先对输入的数据按重量作第一关键字、速度作第二关键字进行排序，注意实际排序函数中是先处理第二关键字。本题从前向后递推就好，不必反序。ppt里面有个描述个人觉得有一定误导性，“设f[i]为Mice[i]至Mice[n]最长的序列长度。” 我看来，f[i]是从Mice[1]开始、以Mice[i]为结尾时，最长的满足单调条件的序列长度。

if( m[j].w!=m[i].w && m[j].s>m[i].s && m[j].length+1>m[i].length)

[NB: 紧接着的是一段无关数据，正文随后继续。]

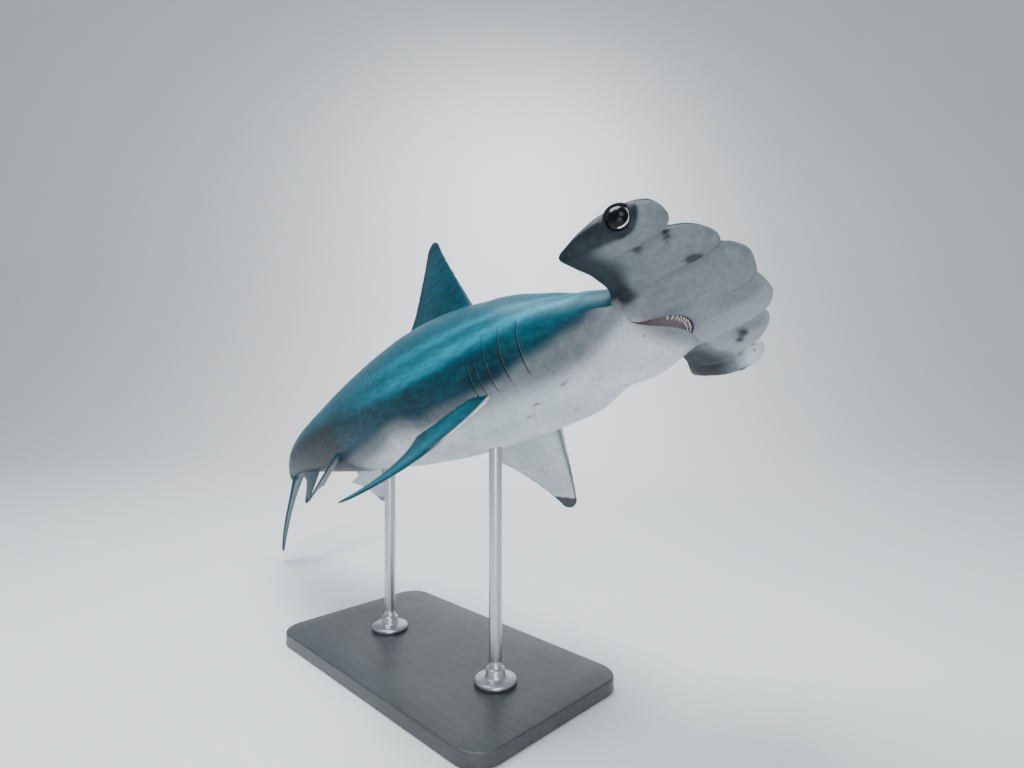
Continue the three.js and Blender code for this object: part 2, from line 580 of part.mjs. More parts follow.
const firstDorsal = () => medianFin({
  up: 1,
  height: 0.112,
  lead: finLead(0.262, 0.077, curve([[-0.12, -0.16], [0, 0], [0.12, 0.14], [0.25, 0.27], [0.5, 0.52], [0.75, 0.78], [0.9, 0.92], [1, 1]])),
  chord: curve([[-0.12, 0.122], [0, 0.114], [0.06, 0.122], [0.12, 0.124], [0.2, 0.114], [0.32, 0.0965], [0.46, 0.0795],
    [0.6, 0.063], [0.73, 0.047], [0.84, 0.035], [0.92, 0.027], [1, 0.0215]]),
  thick: curve([[-0.12, 20], [0, 15], [0.12, 10.5], [0.32, 7.5], [0.6, 5], [1, 2.4]]),
});

const secondDorsal = () => medianFin({
  up: 1,
  height: 0.027,
  lead: finLead(0.622, 0.034, LEAD_SHAPE),
  chord: curve([[-0.12, 0.042], [0, 0.042], [0.1, 0.066], [0.2, 0.058], [0.35, 0.036], [0.6, 0.024], [1, 0.01]]),
  thick: curve([[-0.12, 8], [0, 7], [0.2, 4.5], [0.6, 3], [1, 1.6]]),
});

const analFin = () => medianFin({
  up: -1,
  height: 0.046,
  lead: finLead(0.594, 0.03, LEAD_SHAPE),
  chord: curve([[-0.12, 0.058], [0, 0.056], [0.1, 0.072], [0.2, 0.06], [0.35, 0.04], [0.6, 0.028], [1, 0.013]]),
  thick: curve([[-0.12, 8], [0, 7], [0.2, 4.5], [0.6, 3], [1, 1.6]]),
});

// The two pectoral fins steer, so each has its own droop, sweep and twist in degrees.
const PECTORAL_RIGHT = { side: -1, origin: 0.208, droop: 51.5, sweep: 40.5, twist: 3, bow: -0.0168, wide: 0.86 };
const PECTORAL_LEFT = { side: 1, origin: 0.2195, droop: 43, sweep: 29.5, twist: 7.5, bow: -0.0195, wide: 1.06 };
const PECTORAL_CHORD = curve([[-0.12, 0.07], [0, 0.064], [0.06, 0.08], [0.12, 0.087], [0.2, 0.078], [0.32, 0.064], [0.46, 0.0505],
  [0.6, 0.038], [0.73, 0.0285], [0.84, 0.0215], [0.92, 0.017], [1, 0.014]]);

const pectoralFin = ({ side, origin, droop, sweep, twist, bow, wide }) => pairedFin({
  side,
  twist,
  bow,
  droop: degrees(droop),
  span: PECTORAL_LENGTH * Math.cos(degrees(sweep)),
  root: { y: 0.78 * halfWidth(0.212), z: 0.64 * belly(0.212) },
  lead: finLead(origin, PECTORAL_LENGTH * Math.sin(degrees(sweep)), LEAD_SHAPE),
  chord: (h) => wide * PECTORAL_CHORD(h),
  thick: curve([[-0.12, 17], [0, 14], [0.12, 10], [0.32, 7.5], [0.6, 5], [1, 2.4]]),
});

const pelvicFin = ({ side, droop, sweep, twist, long }) => pairedFin({
  side,
  twist,
  droop: degrees(droop),
  span: long * Math.cos(degrees(sweep)),
  root: { y: 0.5 * halfWidth(0.475), z: 0.87 * belly(0.475) },
  bow: 0.002,
  lead: finLead(0.4745, long * Math.sin(degrees(sweep)), LEAD_SHAPE),
  chord: curve([[-0.12, 0.055], [0, 0.053], [0.12, 0.072], [0.25, 0.061], [0.5, 0.042], [0.75, 0.029], [1, 0.0165]]),
  thick: curve([[-0.12, 9], [0, 8], [0.2, 5], [0.6, 3.4], [1, 1.8]]),
});

// The lower lobe's section rows run from the fork's web down to its tip.
function lowerLobe() {
  const rise = degrees(49);
  const length = 0.143;
  return fin({
    steps: [-0.16, -0.04, 0.04, 0.12, 0.2, 0.32, 0.46, 0.6, 0.73, 0.84, 0.92, 0.97, 1],
    lead: curve([[-0.16, -0.001], [0, 0], [0.5, -0.006], [0.8, -0.0045], [1, 0]]),
    chord: curve([[-0.16, 0.088], [0, 0.08], [0.1, 0.068], [0.2, 0.057], [0.32, 0.0475], [0.46, 0.0385], [0.6, 0.031], [0.73, 0.0245],
      [0.84, 0.0192], [0.92, 0.0155], [1, 0.0125]]),
    thick: curve([[-0.16, 13], [0, 11], [0.12, 8], [0.32, 5.5], [0.6, 4], [1, 2]]),
    at: (along, h, t) => placed(
      STALK_END + 0.004 + h * length * Math.cos(rise) + along,
      t,
      -0.013 - h * length * Math.sin(rise) + along * 0.3 * (1 - clamp01(h)),
    ),
  });
}

// Stand

function rod(s) {
  const under = placed(s, 0, -belly(s) * 0.4);
  const post = new THREE.CylinderGeometry(ROD_RADIUS, ROD_RADIUS, under.z - BASE_THICKNESS - JOINT_GAP, 24);
  post.rotateX(Math.PI / 2);
  post.translate(under.x, under.y, (under.z + BASE_THICKNESS + JOINT_GAP) / 2);
  const foot = new THREE.CylinderGeometry(ROD_RADIUS * 3, ROD_RADIUS * 3.3, 12, 32);
  foot.rotateX(Math.PI / 2);
  foot.translate(under.x, under.y, BASE_THICKNESS + JOINT_GAP + 6);
  return fromGeometry(post).add(fromGeometry(foot));
}

function standBase() {
  const corner = 60;
  const plan = new THREE.Shape();
  const [x, y] = [BASE_LENGTH / 2, BASE_WIDTH / 2];
  plan.moveTo(-x + corner, -y);
  plan.lineTo(x - corner, -y).absarc(x - corner, -y + corner, corner, -Math.PI / 2, 0);
  plan.lineTo(x, y - corner).absarc(x - corner, y - corner, corner, 0, Math.PI / 2);
  plan.lineTo(-x + corner, y).absarc(-x + corner, y - corner, corner, Math.PI / 2, Math.PI);
  plan.lineTo(-x, -y + corner).absarc(-x + corner, -y + corner, corner, Math.PI, Math.PI * 1.5);
  const edge = 4;
  const plate = new THREE.ExtrudeGeometry(plan, {
    depth: BASE_THICKNESS - 2 * edge,
    bevelThickness: edge,
    bevelSize: edge,
    bevelOffset: -edge,
    bevelSegments: 1,
    curveSegments: 6,
  });
  plate.translate(0, 0, edge);
  return fromGeometry(plate);
}

// Assembly

const SLATE = 0x4b5f68;
const PALE = 0xc9d2d2;
const CUT_GROW = JOINT_GAP * 1.5;
const trunkCutter = loft([neckRows, chestRows, bellyRows, stalkRows, lobeRows].flatMap((rows) => rows(CUT_GROW)));
const cut = (made, ...by) => largest(by.reduce((rest, cutterPart) => rest.subtract(cutterPart), made));

const nodes = {
  head: [makeHead(), SLATE],
  eye_right: [eyeBall(-1, EYE.radius), 0x101214],
  eye_left: [eyeBall(1, EYE.radius), 0x101214],
  gill_region: [loft(neckRows()), SLATE],
  torso_front: [loft(chestRows()), SLATE],
  torso_rear: [loft(bellyRows()), SLATE],
  tail_stalk: [loft(stalkRows()), SLATE],
  dorsal_fin_first: [cut(firstDorsal(), trunkCutter), SLATE],
  dorsal_fin_second: [cut(secondDorsal(), trunkCutter), SLATE],
  anal_fin: [cut(analFin(), trunkCutter), SLATE],
  pectoral_fin_right: [cut(pectoralFin(PECTORAL_RIGHT), trunkCutter), SLATE],
  pectoral_fin_left: [cut(pectoralFin(PECTORAL_LEFT), trunkCutter), PALE],
  pelvic_fin_right: [cut(pelvicFin({ side: -1, droop: 54, sweep: 55, twist: 23, long: 0.063 }), trunkCutter), SLATE],
  pelvic_fin_left: [cut(pelvicFin({ side: 1, droop: 35.5, sweep: 38.5, twist: 6, long: 0.058 }), trunkCutter), PALE],
  caudal_fin_upper: [loft(lobeRows()), SLATE],
  caudal_fin_lower: [cut(lowerLobe(), trunkCutter), SLATE],
  stand_base: [standBase(), 0x2b2d30],
  stand_rod_front: [cut(rod(FRONT_ROD), trunkCutter), 0xb8bcc0],
  stand_rod_rear: [cut(rod(REAR_ROD), trunkCutter), 0xb8bcc0],
};

const group = new THREE.Group();
for (const [name, [made, color]] of Object.entries(nodes)) {
  const mesh = new THREE.Mesh(geometryOf(made), new THREE.MeshStandardMaterial({ color, roughness: 0.5 }));
  mesh.name = name;
  group.add(mesh);
}
export default group;
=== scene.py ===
"""A life-size scalloped hammerhead shark, still, on a display stand.

The skin is worked out on a straight body first: station s runs from 0 at the snout to about 1 at the tip
of the tail, as a share of the total length, y is to the left and z is up. The spine then bends, climbs
and banks that straight body into its pose, as the solids do.
"""

import math

import bmesh
import bpy
import numpy as np
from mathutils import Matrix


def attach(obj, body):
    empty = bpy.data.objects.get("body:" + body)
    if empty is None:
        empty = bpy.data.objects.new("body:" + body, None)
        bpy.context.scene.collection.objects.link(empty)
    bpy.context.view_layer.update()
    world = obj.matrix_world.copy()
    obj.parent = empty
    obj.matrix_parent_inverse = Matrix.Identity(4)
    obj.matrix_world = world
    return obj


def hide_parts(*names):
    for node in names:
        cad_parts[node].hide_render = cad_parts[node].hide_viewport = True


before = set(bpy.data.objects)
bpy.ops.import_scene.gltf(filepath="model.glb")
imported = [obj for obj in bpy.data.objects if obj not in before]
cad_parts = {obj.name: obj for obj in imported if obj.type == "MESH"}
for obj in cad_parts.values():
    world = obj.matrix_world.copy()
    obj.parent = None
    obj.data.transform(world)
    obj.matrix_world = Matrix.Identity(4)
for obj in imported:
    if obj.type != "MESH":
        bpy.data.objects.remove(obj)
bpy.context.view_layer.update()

TOTAL_LENGTH = 2.4
# How much stouter the trunk is than its drawn sections.
GIRTH = 1.08
# The station of the spine that stands over the origin, and its height over the floor.
HELD_AT = 0.335
HOLD_HEIGHT = 0.6325
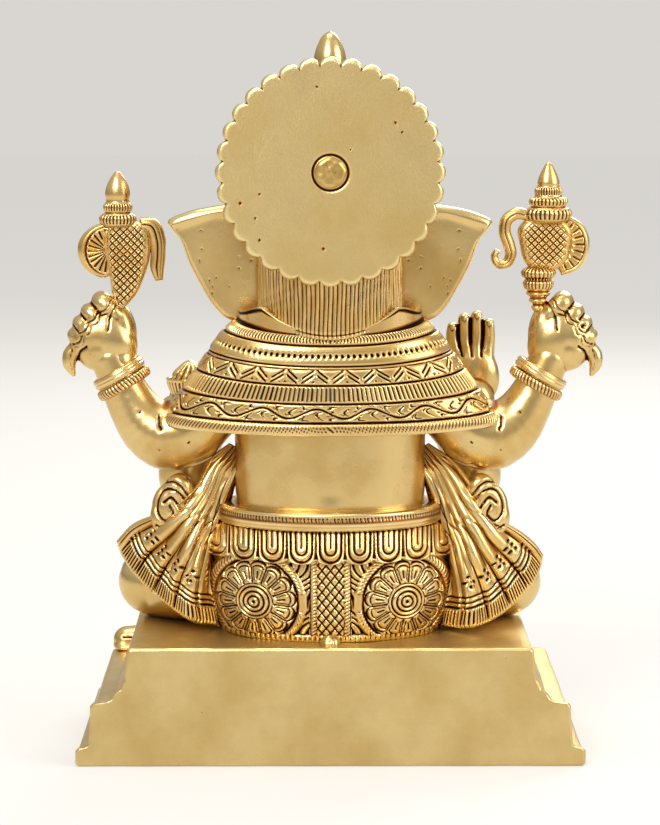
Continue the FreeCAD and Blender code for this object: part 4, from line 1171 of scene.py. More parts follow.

    m[i].length = m[j].length+1;  //此为递推关系

// HDOJ_1160.cpp : FatMouse's Speed

#include <iostream>
#include <algorithm>
using namespace std;
struct MICE
{
	int w,s;
	int length,index;
	int pre;
};
bool cmp( MICE x, MICE y )
{
	if( x.w==y.w )
		return x.s > y.s;
	else
		return x.w < y.w;
}
int main()
{
	MICE m[1001];
	int i=1, j, maxLength=1, maxIndex=1;
	while( cin >> m[i].w >> m[i].s )
    {
		m[i].index = i;
		m[i].length = 1;
		m[i].pre = 0;
		i++;
    }
    //cout<<i<<endl;
	int n = i-1;	//记录老鼠数量
	sort(m,m+n,cmp);

	for( i=2; i<=n; i++ )
		for( j=1; j<i; j++ )
			if( m[j].w!=m[i].w && m[j].s>m[i].s && m[j].length+1>m[i].length){ 
				m[i].length = m[j].length+1;
				m[i].pre = j;
			}

	for( i=2; i<=n; i++ )
		if( maxLength<m[i].length ){
			maxLength = m[i].length;
			maxIndex = i;
		}

	cout << maxLength << endl;
	int *maxPath = new int[maxLength];
	maxPath[maxLength] = maxIndex;
	for( i=maxLength-1; i>0; i-- ){
		maxPath[i] = m[maxPath[i+1]].pre;
		if( maxPath[i]==0 )
			maxPath[i] = maxPath[i+1];
	}
	for( i=1; i<=maxLength; i++ )
		cout << m[maxPath[i]].index << endl;
    return 0;
}